-- START --

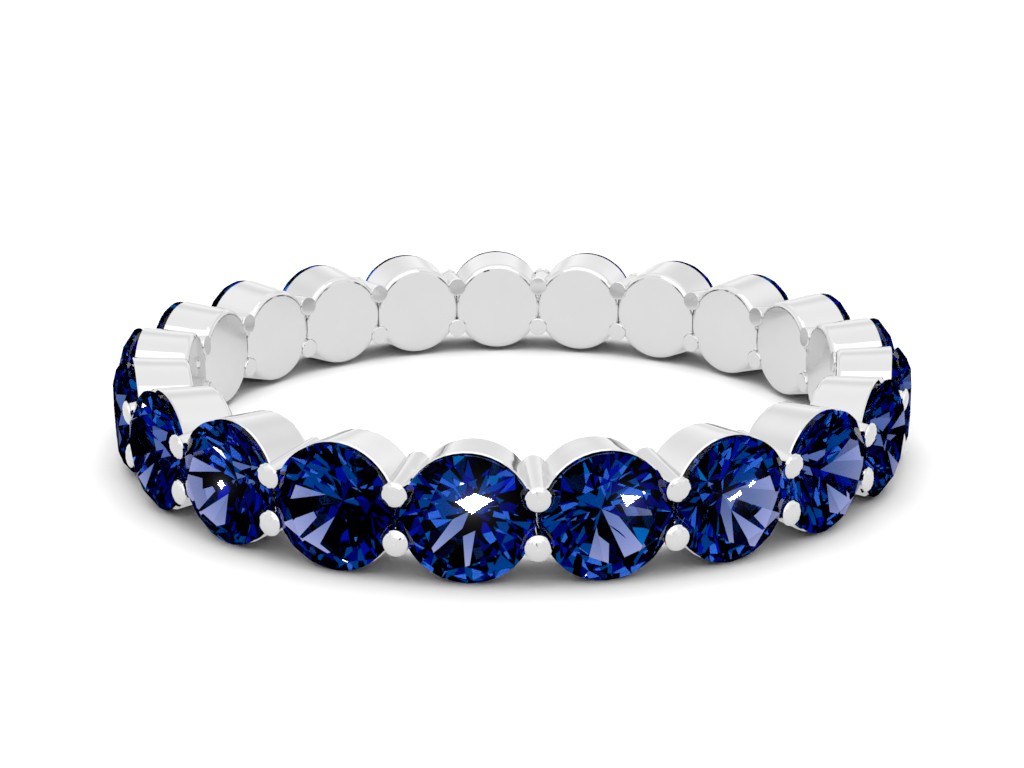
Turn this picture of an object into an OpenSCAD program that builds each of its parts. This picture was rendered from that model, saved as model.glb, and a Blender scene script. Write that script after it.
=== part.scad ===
// Eternity ring: equal round brilliants in closed cups, with round bars between the cups
// whose domed tips each hold two neighbouring stones. All sizes are in millimetres.
// The finger's axis is Z, and Z = 0 is the middle of the band. The first stone faces -Y.

/* [Finger hole] */
// Diameter of the circle that touches the flat back of every cup
finger_d = 17.35; // [15:0.05:21]

/* [Stones] */
// Number of stones round the finger
stone_count = 21; // [18:1:25]
// Gap between the girdles of two neighbouring stones
stone_gap = 0.14; // [0.08:0.005:0.25]
// Width of the table as a share of the stone's diameter
table_share = 0.65; // [0.55:0.01:0.7]
// Height of the crown, from the girdle to the table
crown_h = 0.305; // [0.2:0.005:0.4]
// Slope of the main facets below the girdle, in degrees
pavilion_slope = 40.75; // [38:0.25:43]
// Length of the star facets as a share of the way from the table to the girdle
star_share = 0.32; // [0.25:0.01:0.6]
// Length of the lower half facets as a share of the way from the girdle to the culet
lower_half_share = 0.76; // [0.65:0.01:0.85]
// Thickness of the girdle where it is thinnest
girdle_t = 0.02; // [0.01:0.005:0.06]

/* [Cups] */
// Thickness of the closed back, under the point of the stone
floor_t = 0.29; // [0.2:0.01:0.4]
// Thickness of the wall
wall_t = 0.3; // [0.2:0.01:0.4]
// Height of the middle of the girdle above the rim
girdle_rise = 0.19; // [0.12:0.01:0.26]
// Gap between the backs of two neighbouring cups
back_gap = 0.02; // [0.01:0.005:0.035]
// How far a cup's back is trimmed on each side to leave that gap
side_flat = 0.055; // [0.02:0.005:0.08]
// Gap between the rims of two neighbouring cups
rim_gap = 0.04; // [0.04:0.01:0.12]
// Radius of the rounded back edge
back_round = 0.16; // [0.08:0.01:0.2]
// Width of the bevel along the rim
rim_bevel = 0.03; // [0.01:0.005:0.06]
// Clearance between a stone and the metal round it
stone_clear = 0.015; // [0.01:0.005:0.03]

/* [Bars between the cups] */
// Diameter of a bar at its back end
bar_d = 0.58; // [0.48:0.01:0.68]
// Diameter of a bar's neck, just under its tip
neck_d = 0.5; // [0.44:0.01:0.58]
// Diameter of a bar's tip
tip_d = 0.62; // [0.54:0.01:0.68]
// Height of the dome of a tip
tip_h = 0.12; // [0.08:0.01:0.25]
// Distance between the middles of an upper and a lower bar, at their back ends
bar_spread = 1.36; // [1.2:0.02:1.5]
// Distance between the middles of an upper and a lower bar, where their domes begin
tip_spread = 1.12; // [1:0.02:1.3]
// Height of the domes' edge above the middle of the girdle
tip_rise = 0.22; // [0.14:0.01:0.28]
// Distance from the finger's circle to a bar's back end
bar_inset = 0.02; // [0:0.01:0.08]
// Radius of the rounded edge of a bar's back end
bar_round = 0.03; // [0.02:0.01:0.1]

/* [Hidden] */
// One full turn is shared equally by the stones
pitch = 360 / stone_count;
finger_r = finger_d / 2;
bar_r = bar_d / 2;
neck_r = neck_d / 2;
tip_r = tip_d / 2;

// The kites, the stars and the pairs of halves repeat eight times round a stone
fold = 8;
fold_angle = 360 / fold;
// Short sides that make up the round girdle between two of its corners
girdle_steps = 4;
girdle_sides = 2 * fold * girdle_steps;
// Bands that make up the rounded edges of a cup's back and of a bar's, and a bar's dome
cup_bands = 5;
bar_bands = 2;
dome_bands = 6;

// The room across one setting grows by this much on each side for each millimetre outwards
spread = tan(pitch / 2);

// Half the room across one setting at a radius from the finger's axis, less half of a gap
function half_room(radius, gap) = radius * spread - gap / 2 / cos(pitch / 2);

// The stones fill the circle: the lowest edges of their girdles leave the gap between them
pavilion_tan = tan(pavilion_slope);
floor_room = floor_t + stone_clear / cos(pavilion_slope);
stone_r = half_room(finger_r + floor_room, stone_gap) / (1 - spread * pavilion_tan);
table_r = table_share * stone_r;
crown_tan = crown_h / (stone_r - table_r);

// Corners between the stars and the upper halves, on the kites' planes
star_r = (table_r + star_share * (stone_r - table_r)) / cos(fold_angle / 2);
star_h = (stone_r - star_r * cos(fold_angle / 2)) * crown_tan;
// Corners between the main facets and the lower halves
lower_r = (1 - lower_half_share) * stone_r / cos(fold_angle / 2);
lower_h = -(stone_r - lower_r * cos(fold_angle / 2)) * pavilion_tan;

// Slopes of the upper and lower halves. The girdle is thicker where two of them meet,
// by this share of the stone's radius times their slope.
upper_half_tan = star_h / ((stone_r - star_r) * cos(fold_angle / 4));
lower_half_tan = -lower_h / ((stone_r - lower_r) * cos(fold_angle / 4));
dip_share = 1 - cos(fold_angle / 4);

// Heights of a stone, from the middle of its girdle
girdle_top = girdle_t / 2 + stone_r * dip_share * upper_half_tan;
girdle_bottom = -girdle_t / 2 - stone_r * dip_share * lower_half_tan;
culet_h = girdle_bottom - stone_r * pavilion_tan;
table_h = girdle_top + crown_h;

// Heights of a setting, measured outwards from the finger's circle
girdle_y = floor_room - culet_h;
rim_y = girdle_y - girdle_rise;

// The cup's outer wall runs straight from its back edge to its rim
back_r = half_room(finger_r + back_round, back_gap) + side_flat;
rim_r = half_room(finger_r + rim_y - rim_bevel, rim_gap);
wall_slope = atan((rim_r - back_r) / (rim_y - rim_bevel - back_round));

// The upper and the lower bar lean towards each other on their way outwards
bar_start = finger_r + bar_inset;
tip_start = finger_r + girdle_y + tip_rise;
bar_lean = atan((bar_spread - tip_spread) / 2 / (tip_start - bar_start));
bar_length = (tip_start - bar_start) / cos(bar_lean);

function two_digits(n) = n < 10 ? str("0", n) : str(n);
function stone_name(n) = str("stone_", two_digits(n));
stones = [for (n = [1 : stone_count]) stone_name(n)];

// Turns a shape so that its own Z points outwards, at an angle round the finger
module outwards(angle) {
    rotate([90, 0, angle])
        children();
}

// Corners of a stone, evenly spaced round its axis from the middle line of the first kite
function ring(radius, height, count, offset = 0) = [
    for (k = [0 : count - 1])
        let (a = (k + offset) * 360 / count)
        [radius * cos(a), radius * sin(a), height]
];

// How far the girdle's edge has sunk at a step, between the corners where two facets meet
function edge_dip(step, slope_tan) =
    let (off = (step % girdle_steps) / girdle_steps - 0.5)
    stone_r * (cos(off * fold_angle / 2) - cos(fold_angle / 4)) * slope_tan;

function girdle_edge(corner_h, slope_tan) = [
    for (s = [0 : girdle_sides - 1])
        let (a = s * 360 / girdle_sides)
        [stone_r * cos(a), stone_r * sin(a), corner_h - edge_dip(s, slope_tan)]
];

// A round brilliant with the middle of its girdle at the origin and its table upwards
module brilliant() {
    points = concat(
        ring(table_r, table_h, fold),
        ring(star_r, girdle_top + star_h, fold, 0.5),
        girdle_edge(girdle_top, upper_half_tan),
        girdle_edge(girdle_bottom, -lower_half_tan),
        ring(lower_r, girdle_bottom + lower_h, fold, 0.5),
        [[0, 0, culet_h]]
    );
    // Where each group of corners begins in that list
    star = fold;
    top = star + fold;
    bottom = top + girdle_sides;
    lower = bottom + girdle_sides;
    culet = lower + fold;
    half = girdle_steps;

    table_face = [[for (k = [fold - 1 : -1 : 0]) k]];
    star_faces = [for (k = [0 : fold - 1]) [k, (k + 1) % fold, star + k]];
    kite_faces = [
        for (k = [0 : fold - 1])
            [k, star + k, top + 2 * half * k, star + (k + fold - 1) % fold]
    ];
    upper_halves = [
        for (k = [0 : fold - 1], side = [0, 1])
            concat([star + k], [
                for (s = [half : -1 : 0])
                    top + (2 * half * k + side * half + s) % girdle_sides
            ])
    ];
    girdle_faces = [
        for (s = [0 : girdle_sides - 1])
            let (next = (s + 1) % girdle_sides)
            [top + s, top + next, bottom + next, bottom + s]
    ];
    lower_halves = [
        for (k = [0 : fold - 1], side = [0, 1])
            concat([lower + k], [
                for (s = [0 : half])
                    bottom + (2 * half * k + side * half + s) % girdle_sides
            ])
    ];
    main_faces = [
        for (k = [0 : fold - 1])
            [culet, lower + (k + fold - 1) % fold, bottom + 2 * half * k, lower + k]
    ];
    polyhedron(points, concat(table_face, star_faces, kite_faces, upper_halves,
        girdle_faces, lower_halves, main_faces));
}

module stone(index) {
    color("midnightblue")
        outwards(index * pitch)
            translate([0, 0, finger_r + girdle_y])
                brilliant();
}

// Points along an arc, from one angle to another
function arc(centre, radius, from, to, steps) = [
    for (k = [0 : steps])
        let (a = from + (to - from) * k / steps)
        centre + radius * [cos(a), sin(a)]
];

// A cup before it is trimmed: a flat back, a rounded back edge and a slightly flared wall
module cup_blank() {
    round_x = back_r - back_round / cos(wall_slope);
    rotate_extrude($fn = 96)
        polygon(concat(
            [[0, 0]],
            arc([round_x, back_round], back_round, -90, -wall_slope, cup_bands),
            [
                [rim_r, rim_y - rim_bevel],
                [rim_r - rim_bevel, rim_y],
                [0, rim_y]
            ]
        ));
}

// The room that one cup has between its two neighbours, seen along the finger's axis
module cup_room() {
    reach = finger_r + 2 * rim_y;
    linear_extrude(4 * rim_r, center = true)
        translate([0, -back_gap / 2 / sin(pitch / 2)])
            polygon([
                [0, 0],
                [-reach * sin(pitch / 2), -reach * cos(pitch / 2)],
                [reach * sin(pitch / 2), -reach * cos(pitch / 2)]
            ]);
}

module cup(index) {
    intersection() {
        outwards(index * pitch)
            translate([0, 0, finger_r])
                cup_blank();
        rotate(index * pitch)
            cup_room();
    }
}

// One bar from the finger outwards: a rounded back end, a neck, and a wider domed tip
module bar() {
    // The neck widens to the tip at 45 degrees
    neck_end = bar_length - (tip_r - neck_r);
    rotate_extrude($fn = 48)
        polygon(concat(
            [[0, 0]],
            arc([bar_r - bar_round, bar_round], bar_round, -90, 0, bar_bands),
            [[neck_r, neck_end]],
            [
                for (k = [0 : dome_bands])
                    let (a = 90 * k / dome_bands)
                    [tip_r * cos(a), bar_length + tip_h * sin(a)]
            ]
        ));
}

// The lower and the upper bar between one cup and the next
module bar_pair(index) {
    for (side = [-1, 1])
        outwards((index + 0.5) * pitch)
            translate([0, side * bar_spread / 2, bar_start])
                rotate([side * bar_lean, 0, 0])
                    bar();
}

// What is cut away for one stone: the hollow of the cup, its slanted seat, and the room
// that the girdle and the crown need beside the bars and under their tips
module stone_room(index) {
    side_r = stone_r + stone_clear;
    below = stone_clear / cos(pavilion_slope);
    above = stone_clear * sqrt(1 + crown_tan * crown_tan);
    // The hollow's wall follows the outer wall, and the seat ends where the two meet
    hollow_tan = tan(wall_slope);
    hollow_floor_r = back_r - wall_t + (floor_t - back_round) * hollow_tan;
    seat_base = girdle_y + girdle_bottom - below;
    seat_x = (hollow_floor_r + (seat_base - stone_r * pavilion_tan - floor_t) * hollow_tan)
        / (1 - pavilion_tan * hollow_tan);
    seat_y = seat_base - (stone_r - seat_x) * pavilion_tan;
    outwards(index * pitch)
        translate([0, 0, finger_r])
            rotate_extrude($fn = 96)
                polygon([
                    [0, floor_t],
                    [hollow_floor_r, floor_t],
                    [seat_x, seat_y],
                    [side_r, seat_base + stone_clear * pavilion_tan],
                    [side_r, girdle_y + girdle_top + above - stone_clear * crown_tan],
                    [table_r, girdle_y + table_h + above],
                    [0, girdle_y + table_h + above]
                ]);
}

// Cups and bars, soldered into one piece
module setting() {
    color("gainsboro")
        difference() {
            union() {
                for (i = [0 : stone_count - 1]) {
                    cup(i);
                    bar_pair(i);
                }
            }
            for (i = [0 : stone_count - 1])
                stone_room(i);
        }
}

setting();
for (i = [0 : stone_count - 1])
    stone(i);
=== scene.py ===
"""Looks of an eternity ring that lies on its side on a pale floor, in soft studio light."""

import math

import bpy
from mathutils import Euler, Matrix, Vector


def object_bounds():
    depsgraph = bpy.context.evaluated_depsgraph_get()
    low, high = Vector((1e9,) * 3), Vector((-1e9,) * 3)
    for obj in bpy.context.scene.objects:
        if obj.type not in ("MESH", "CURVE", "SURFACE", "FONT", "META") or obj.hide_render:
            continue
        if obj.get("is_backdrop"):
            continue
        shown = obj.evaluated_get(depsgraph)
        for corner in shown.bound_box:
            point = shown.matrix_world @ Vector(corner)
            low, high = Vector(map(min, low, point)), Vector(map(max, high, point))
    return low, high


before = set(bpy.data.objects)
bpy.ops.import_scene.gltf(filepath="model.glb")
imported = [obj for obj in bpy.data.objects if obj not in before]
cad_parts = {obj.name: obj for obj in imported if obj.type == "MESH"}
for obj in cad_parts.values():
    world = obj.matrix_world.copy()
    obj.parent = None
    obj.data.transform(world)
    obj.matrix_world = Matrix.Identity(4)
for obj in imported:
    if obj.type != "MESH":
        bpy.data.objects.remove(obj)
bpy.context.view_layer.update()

# Between two ray depths, which are whole numbers
HALF_STEP = 0.5

# Camera
CAMERA_PLACE = Vector((0.0043036, -0.0447952, 0.0135348))
CAMERA_TILT = math.radians(90 - 16.741)
CAMERA_TURN = math.radians(5.492)
CAMERA_LENS = 60.217
FILM_WIDTH = 36
NEAREST_SEEN = 0.001

# The photo, in pixels
PHOTO_WIDTH = 1024
PHOTO_HEIGHT = 768

# Metal. The scales count the noise's waves in a metre
METAL_DARK = (0.71, 0.71, 0.712, 1)
METAL_LIGHT = (0.75, 0.75, 0.752, 1)
LEAST_ROUGHNESS = 0.02
ROUGHNESS_SPREAD = 0.06
WEAR_SCALE = 900
WEAR_DETAIL = 4
POLISH_SCALE = 6000
POLISH_DETAIL = 3
POLISH_STRENGTH = 0.03
POLISH_HEIGHT = 0.00001
SMOOTH_BELOW = math.radians(28)
LARGE_FACES_FIRST = 100

# Stones
TINT_LOW = (0.7, 0.76, 1.0, 1)
TINT_HIGH = (0.9, 0.92, 1.0, 1)
ZONE_SCALE = 500
ZONE_DETAIL = 2
STONE_IOR = 1.77
STONE_MIRROR = 0.45
STONE_BLUE = (0.0, 0.3, 0.6, 1)
STONE_DENSITY = 1100

# Floor. Metal mirrors a darker floor with an even glow mixed in, so that its shadows stay weak there
FLOOR_SIZE = 2.0
FLOOR_GREY = 0.9
MIRRORED_GREY = 0.66
GLOW_GREY = 1.0
GLOW_SHARE = 0.6

# Sky behind the ring, and the one that lights it, from the horizon to overhead
BACKGROUND = 1.1
HORIZON_LIGHT = 0.08
OVERHEAD_LIGHT = 3.45
OVERHEAD_POWER = 3.0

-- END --

_Work required_
Output exactly the leading lines of the data, up to and including the line marked by "girdle_t = 0.02; // [0.01:0.005:0.06]".

_Task solution_
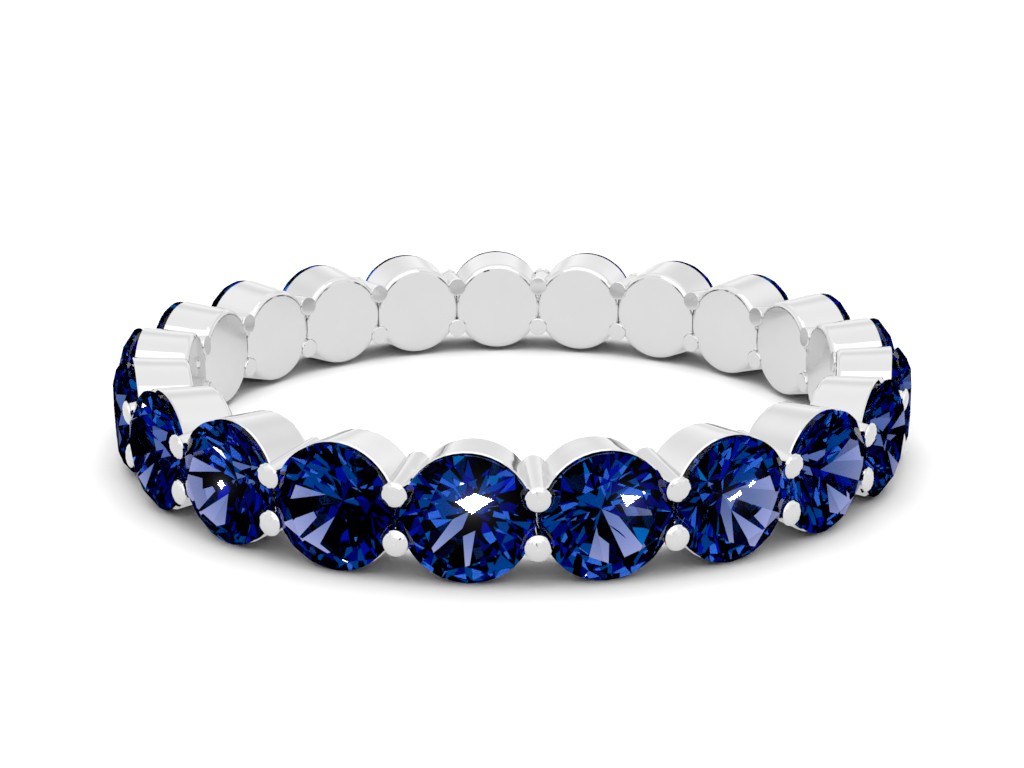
Turn this picture of an object into an OpenSCAD program that builds each of its parts. This picture was rendered from that model, saved as model.glb, and a Blender scene script. Write that script after it.
=== part.scad ===
// Eternity ring: equal round brilliants in closed cups, with round bars between the cups
// whose domed tips each hold two neighbouring stones. All sizes are in millimetres.
// The finger's axis is Z, and Z = 0 is the middle of the band. The first stone faces -Y.

/* [Finger hole] */
// Diameter of the circle that touches the flat back of every cup
finger_d = 17.35; // [15:0.05:21]

/* [Stones] */
// Number of stones round the finger
stone_count = 21; // [18:1:25]
// Gap between the girdles of two neighbouring stones
stone_gap = 0.14; // [0.08:0.005:0.25]
// Width of the table as a share of the stone's diameter
table_share = 0.65; // [0.55:0.01:0.7]
// Height of the crown, from the girdle to the table
crown_h = 0.305; // [0.2:0.005:0.4]
// Slope of the main facets below the girdle, in degrees
pavilion_slope = 40.75; // [38:0.25:43]
// Length of the star facets as a share of the way from the table to the girdle
star_share = 0.32; // [0.25:0.01:0.6]
// Length of the lower half facets as a share of the way from the girdle to the culet
lower_half_share = 0.76; // [0.65:0.01:0.85]
// Thickness of the girdle where it is thinnest
girdle_t = 0.02; // [0.01:0.005:0.06]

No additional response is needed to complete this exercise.